Online womenswear brand Sosandar seems to be on the right track with its affordable, yet premium-looking proposition, according to a trading update it published on Wednesday.


Sosandar


The relatively new company, founded in 2016 and publicly listed in November 2017, said it expects full year revenue for the 12 months to 31 March to be £1.34m, after like-for-like sales increased by an impressive 268% in the second half.

Growth has been boosted by an ambitious marketing campaign to increase brand awareness and gain new customers, underlined by an expansion of its product range and an increase in stock of popular lines. Sosandar said customers have responded well to the “unique” in-house design, and that return levels are nearing industry levels.

However, the British business omitted any reference to its losses, which widened to £2.1 million in the nine months compared to £1 million in the prior year. Instead, it focused on margin improvements, which it achieved as a result of the increased order quantities and higher full-price sales. Gross margin for the financial year is expected to be at 49.3%, versus 37.8% in financial year 2017.

"We are delighted with the progress the business has made over the year to 31 March 2018. As a company early in its development, we are focused on increasing brand awareness and new customer acquisition and our KPIs show strong growth in these areas.
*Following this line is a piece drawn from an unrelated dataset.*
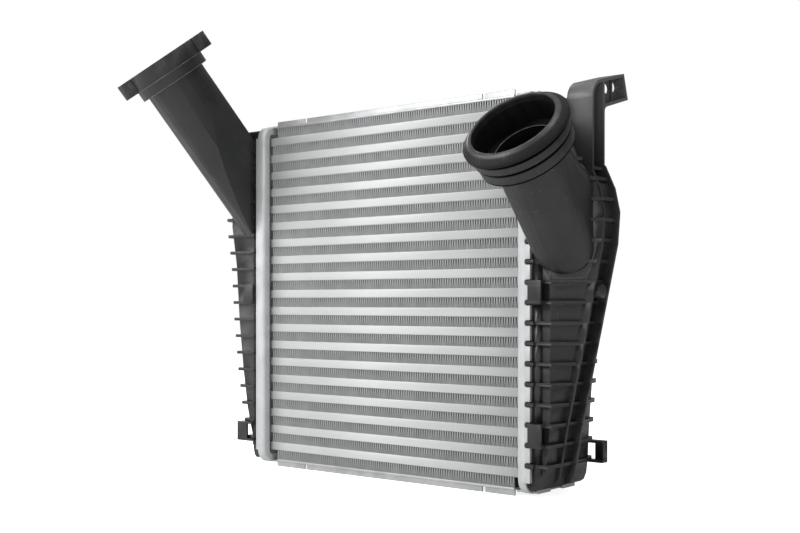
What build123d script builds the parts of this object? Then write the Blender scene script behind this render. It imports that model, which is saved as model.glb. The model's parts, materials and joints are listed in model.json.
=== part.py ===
from build123d import *
import os

# A charge-air cooler: an aluminium core of flat tubes and corrugated fins between two
# header trays, with a moulded plastic end tank crimped to each tray.
# All sizes are millimetres. X runs along the tubes from the left tank to the right one,
# the front face looks to -Y and Z is up. The origin is under the core, midway between the
# right tray and a tray as far to the left; the left tray itself stands a little further out.

# Core of tubes and fins
tube_count = 19
tube_pitch = 16.0
tube_height = 7.5
core_depth = 62.0
tube_wall = 0.5
tube_corner = 1.8
tube_web_count = 2
tube_web = 0.4
fin_waves = 14
fin_sheet_across = 0.6
fin_end_gap = 2.0
outer_fin_end_gap = 8.5

# Side plates that close the core above and below
side_plate_height = 6.5
side_plate_web = 2.0
side_plate_flange = 1.6
side_plate_recess = 0.8
relief_cut_place = 101.0
relief_cut_width = 3.0

# Header trays
rail_distance = 140.0
left_shift = 6.5
header_depth = 80.0
header_beyond_stack = 3.25
header_corner = 12.0
header_sheet = 1.6
header_edge = 2.8
groove_width = 4.3
plate_rise = 3.4
band_width = 8.0
tab_height = 11.6
tab_length = 4.2
tab_reach = 3.5
lip_edge = 1.5
lip_tab_tube = 17
end_tab_width = 18.0
end_tab_place = 18.5
tongue_length = 7.6
tube_beyond_plate = 3.0
braze_gap = 0.1

# Seal between tray and tank
gasket_gap = 0.3
gasket_thickness = 3.8

# Tank mouldings, the same on both sides
foot_gap = 0.3
foot_width = 5.1
foot_thickness = 5.0
wall_datum = 152.2
tank_wall = 3.0
tank_half_depth = 36.0
bottom_round = [(0.0, 0.35), (0.007, 0.66), (0.025, 0.88)]
bead_end_gap = 12.0
bead_radius = 2.2
bead_place = 4.2
rib_thickness = 2.8
rib_rise = 3.5
rib_foot_rise = 1.6
lowest_rib_gap = 1
highest_rib_gap = 1

# Outer wall of the right tank: share of the tank's height, and how far the wall stands
# from the foot's top face, along the channel in the middle of the depth
right_wall = [(0.06, 12.6), (0.15, 16.0), (0.30, 25.0), (0.48, 35.5), (0.62, 48.0),
              (0.70, 52.0), (0.77, 48.0), (0.83, 32.0), (0.91, 21.0), (1.0, 10.0)]
right_front_wall = 15.8
right_rear_start = 10.8
right_rear_follow = 0.4
right_spine_front = 19.0
right_spine_rear = 0.0
right_rear_bend = 30.0

# Channel on the outer face of the right tank
channel_flange = 2.5
channel_edge = [(0.06, 19.0), (0.15, 24.0), (0.30, 34.5), (0.48, 46.5), (0.62, 55.8),
                (0.70, 57.6), (0.76, 53.5), (0.82, 44.8)]
channel_front_set_back = 3.4
boss_radius = 5.5
boss_height = 163.5
boss_end = 200.0

# Bracket at the top of the channel
bracket_start = 173.0
bracket_end = 196.0
bracket_foot = 258.0
bracket_web_start = 186.0
bracket_web = 1.6
bracket_wall = 2.5
bracket_outline = [(-19.0, 325.9), (30.7, 339.0), (37.3, 318.7), (0.0, 308.1)]
bracket_outer_round = 16.0
bracket_inner_round = 5.0
bracket_hole_radius = 4.0
bracket_holes = [(17.0, 326.0), (28.4, 328.9)]
bracket_rib = 1.6
bracket_rib_rise = 2.0
bracket_open_from = 29.5
bracket_open_low = 323.0
bracket_open_high = 335.0

# Right neck and its socket
right_mouth = Vector(170.0, -87.0, 284.0)
right_direction = Vector(0.0, -0.7224, 0.6915).normalized()
neck_radius = 28.5
neck_wall = 3.0
socket_radius = 34.1
socket_depth = 19.0
nose_length = 5.0
nose_radius = 36.2
lip_radius = 43.0
lip_length = 2.5
clip_groove_radius = 38.0
clip_groove_length = 2.0
wide_ring_radius = 40.0
wide_ring_length = 8.0
thin_groove_radius = 37.6
thin_groove_length = 1.2
narrow_ring_radius = 38.7
narrow_ring_length = 9.3
collar_length = lip_length + clip_groove_length + wide_ring_length + thin_groove_length + narrow_ring_length
right_straight = 36.0
right_base_left = 3.2
right_base_width = 47.0
right_base_turn = 25.0
right_base_bottom = 177.0
right_base_height = 86.0
right_base_corner = 22.0

# Outer wall of the left tank, given as the right one is
left_wall = [(0.06, 11.8), (0.15, 19.5), (0.27, 25.4), (0.42, 30.8), (0.59, 34.8),
             (0.71, 41.0), (0.84, 41.0), (0.94, 34.0), (1.0, 24.0)]
left_edge_round = 5.0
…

It is particularly pleasing that we recorded our highest monthly sales figure in March 2018 (which was subsequently beaten by a further 32% growth in April 2018), demonstrating that our business is less seasonal than peers, and the speed at which we are growing,” said Ali Hall and Julie Lavington, Joint CEOs.

“We are constantly refining the efficiency of our marketing spend, and beginning to benefit from improved margins as we increase our minimum order size. This momentum has continued into the new financial year, and we look forward to updating the market further at full year results."